On sait que l’Histoire officielle, depuis toujours, réécrit les biographies de ses grands hommes pour les faire coller à la vérité du moment. Comme l’URSS de Brejnev faisant effacer les photos de Lavrenti Beria, comme les wokistes déboulonnant les statues de Colbert, comme les Égyptiens martelant les représentations d’Akhenaton, la politique mémorielle ne se fait pas sans violence. Alors, puisque c’est pour la bonne cause, c’est-à-dire la mauvaise, exit Badinter le défenseur de la survie pour tous : il faut, à notre époque malade, non seulement la survie obligatoire des coupables (avec l’abolition de la peine de mort), non seulement la mort d'innocents (avec l’avortement possiblement inscrit dans la Constitution), mais encore l’autorisation d’abattre les gens qui ne sont plus rentables ou plus assez en forme. La vérité en souffrira peut-être. C’est sûr qu’elle en a vu d’autres. Ce n’est peut-être pas une raison pour la tordre à ce point.

Mettra-t-on au Panthéon un homme qui ne voulait pas de cette « mort miséricordieuse » venue tout droit de l’Allemagne nazie ? Dira-t-on, dans le discours qui accompagnera son éventuelle entrée, qu’il a défendu la vie, celle des assassins mais aussi celle des personnes âgées ? Ce serait courageux, mais ne soyons pas naïfs : le mot « courage » n’est pas inscrit au fronton des bâtiments officiels.

Arnaud Florac
Arnaud Florac
Chroniqueur à BV

Vos commentaires

32 commentaires

  1. Qu’il repose en paix comme ceux qui ne sont plus de ce monde.
    Robert Badinter et France Inter ne sont malheureusement que des socialistes !

  2. Chacun en va de s’approprier la pensée de feu Maitre Badinter, en allant même jusque à détourner ses propos ; il me semble avoir entendu ou vu une déclaration de Maitre Badinter qui disait en substance que  » les péchés des pères ne sont pas ceux des fils » parlant ainsi de Marine Le Pen , ou encore « On ne peut pas imputer à Madame Le Pen les propos très largement colorés de Monsieur Le Pen père. Non, ce ne serait pas juste. Il n’y a pas de responsabilité pénale qui soit héréditaire », juge l’homme politique nonagénaire. A l’inverse j’entendais sur le plateau de Cnews le socialiste M. Vallini , déclamer que Maitre Badinter avait déclaré que son obsession était de voir la montée des populistes et de craindre l’arrivée au pouvoir de ce parti, que l’époque actuelle lui semblait être un retour aux tristes années 30 , ce chantre du socialisme à 2% déformerait les propos de ce tout récemment disparu afin de redorer le blason d’un parti désormais inaudible.

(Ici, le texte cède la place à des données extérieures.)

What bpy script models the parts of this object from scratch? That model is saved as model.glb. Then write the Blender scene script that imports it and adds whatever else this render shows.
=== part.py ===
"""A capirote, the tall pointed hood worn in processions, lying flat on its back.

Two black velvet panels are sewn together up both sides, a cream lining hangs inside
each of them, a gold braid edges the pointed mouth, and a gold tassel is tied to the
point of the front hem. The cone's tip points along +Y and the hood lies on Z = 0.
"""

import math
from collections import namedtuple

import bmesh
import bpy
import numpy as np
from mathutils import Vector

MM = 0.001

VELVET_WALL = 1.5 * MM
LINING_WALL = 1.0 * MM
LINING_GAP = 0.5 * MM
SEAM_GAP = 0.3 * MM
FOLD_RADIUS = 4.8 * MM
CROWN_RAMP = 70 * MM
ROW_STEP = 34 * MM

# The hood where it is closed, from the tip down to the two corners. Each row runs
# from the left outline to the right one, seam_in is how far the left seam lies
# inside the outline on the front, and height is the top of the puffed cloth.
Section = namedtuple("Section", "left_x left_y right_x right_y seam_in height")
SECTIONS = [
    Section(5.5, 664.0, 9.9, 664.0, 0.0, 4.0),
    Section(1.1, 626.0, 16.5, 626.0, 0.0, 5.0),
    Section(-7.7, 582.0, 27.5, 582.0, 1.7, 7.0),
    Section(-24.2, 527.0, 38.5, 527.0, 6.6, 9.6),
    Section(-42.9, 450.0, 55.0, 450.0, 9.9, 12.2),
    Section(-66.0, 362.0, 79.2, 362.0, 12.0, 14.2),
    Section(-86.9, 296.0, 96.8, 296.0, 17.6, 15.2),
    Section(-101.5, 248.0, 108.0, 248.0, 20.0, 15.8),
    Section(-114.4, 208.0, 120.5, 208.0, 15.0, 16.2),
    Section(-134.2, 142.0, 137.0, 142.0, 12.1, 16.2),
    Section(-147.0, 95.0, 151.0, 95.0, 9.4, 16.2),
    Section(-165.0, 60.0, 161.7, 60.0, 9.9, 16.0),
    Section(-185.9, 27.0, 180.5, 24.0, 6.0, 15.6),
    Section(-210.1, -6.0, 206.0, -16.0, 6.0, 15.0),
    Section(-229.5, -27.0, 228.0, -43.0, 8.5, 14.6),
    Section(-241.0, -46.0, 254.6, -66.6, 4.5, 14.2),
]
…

  3. On glorifie un type à cause de qui des milliers de victimes sont mortes car leurs assassins ne risquaient plus la peine de mort, il a validé la peine de mort pour les milliers de victimes innocentes

  4. Si il était contre l’euthanasie ce n’est trop grave, il y a un autre faute plus importante durant les événements d’Algérie, transformé en guerre par Chirac, et comme les Français on la mémoire courte surtout ceux de gauche il y avait les portes valise et les portes flingues;

  5. Le peuple était demeuré, inculte et quasi analphabète pour ce monsieur. Il détenait la vérité et demander donc son avis au peuple pour l’abolition de la peine de mort était une faute.

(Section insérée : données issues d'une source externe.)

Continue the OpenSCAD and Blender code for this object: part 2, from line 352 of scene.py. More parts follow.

  6. Immense respect pour ce grand homme qui avait choisi la vie, et l’espérance d’une humanité meilleure et perfectible.
    Immense respect pour son courage à défendre ses convictions profondes envers et contre l’opinion de l’époque.
    Et enfin respect pour la haute qualité intellectuelle et morale de sa pensée et de son verbe.
    La classe politique d’aujourd’hui devrait le prendre pour exemple et modèle afin de s’extraire de sa lamentable médiocrité.

  7. Robert Badinter est mort, c’est triste pour sa famille mais est-ce triste pour la France ? je ne comprends pas pourquoi notre pays cherche toujours à sauver la tête des coupables alors que nous ne faisons rien pour sauver les victimes innocentes ; combien d’innocents ont-ils été assassinés par des assassins condamnés à la perpétuité et relâchés après 30 ans ? Combien d’assassins ont-ils tué car ils savaient qu’eux ne risquaient pas de mourir ? Notre société marche sur la tête, nous laissons aussi périr lâchement les enfants innocents dans le ventre de leur mère qui avorte, nous remboursons même ce massacre avec notre Sécurité Sociale alors que nous nous désolons de la baisse de la natalité. Où se trouve la logique ? Pauvre France !!!

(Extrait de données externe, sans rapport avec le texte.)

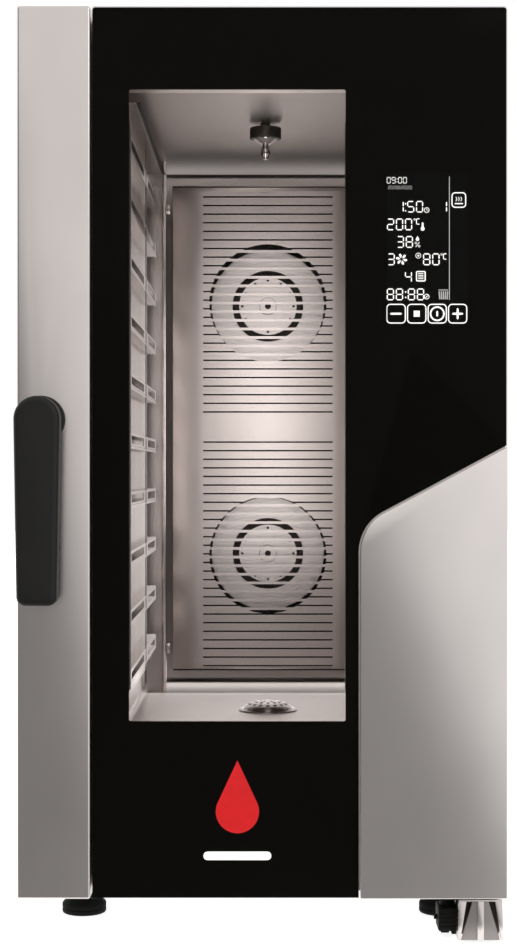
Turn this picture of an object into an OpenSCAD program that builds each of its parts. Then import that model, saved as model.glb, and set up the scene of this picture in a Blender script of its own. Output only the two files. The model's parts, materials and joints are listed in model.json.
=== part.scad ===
// Combi steamer oven: a ten-shelf cabinet oven with a full-width glass door.
// It is drawn with x = 0 on the body's middle, y = 0 on the door's glass and z = 0 on the floor.
// place() then moves the whole oven so that its origin is the bottom centre of its box.

/* [Body] */
// Width of the body and of the door
body_w = 520; // [518:1:530]
// Height of the top panel above the floor
body_top = 995; // [994:1:1010]
// Depth from the glass to the rear panel's outside
body_back = 850; // [848:1:880]
// Height of the body's underside above the floor
foot_h = 48; // [46:1:50]
// Thickness of the casing sheet
sheet = 1.5; // [1:0.1:2]

/* [Door] */
// Thickness of the door, glass to liner
door_t = 60; // [59:0.5:60]
// Thickness of the outer pane
glass_t = 5; // [4:0.5:5]
// Width of the steel strip that carries the handle
strip_w = 77.6; // [70:0.1:80]
// Width of the see-through window
window_w = 230; // [200:1:230]
// Height of the see-through window
window_h = 671; // [600:1:671]
// Lower edge of the window above the floor
window_z = 236; // [236:1:250]
// Window's left edge from the body's middle
window_x = -141.5; // [-141.5:0.5:-130]
// Slope of the steel facing's upper edge, in degrees
facing_slope = 28.2; // [20:0.1:32]
// Radius between that slope and the facing's upright edge
facing_r = 47; // [30:1:60]
// Facing's upright edge from the body's middle
facing_x = 104; // [100:1:110]
// Height of the centre of the facing's round
facing_z = 415.7; // [400:0.1:430]

/* [Handle] */
// How far the lever's front stands out from the glass
handle_out = 50; // [46:1:60]
// Width of the lever at its round head
lever_w = 47.7; // [40:0.1:48]
// Height of the lever's pivot above the floor
lever_z = 556; // [500:1:600]
// Length of the lever below its pivot
lever_len = 194; // [150:1:200]

/* [Chamber] */
// Inside width of the cooking chamber
chamber_w = 350; // [348:1:352]
// Inside height of the cooking chamber
chamber_h = 743; // [740:1:745]
// Height of the chamber's floor
chamber_z = 193; // [192:1:195]
// Sideways place of the chamber's middle
chamber_x = 6; // [4:1:8]
// Depth of the chamber's back wall behind the glass
chamber_back = 760; // [756:1:762]

/* [Racks] */
// Number of shelf rails on each side
rail_count = 10; // [6:1:10]
// Height from one rail to the next
rail_pitch = 67; // [60:1:67]
// Height of the lowest rail's upper edge
rail_first = 277.5; // [270:0.5:280]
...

  8. Si une partie de la nation est rejetée, la nation n’est pas. Donc annulation de cette mascarade où McRond va essayer de capter un peu d’aura d’un autre. Ma binette partout.

  9. Personnellement je ne rend pas hommage à ce monsieur de gauche qui devait étre infame avec certain humains,et surtout la mentalité des hommes de gauche,et le non respect pour 47% de personnes qui ont voter pour Marine qui sont certainement plus républicains que ce monsieur.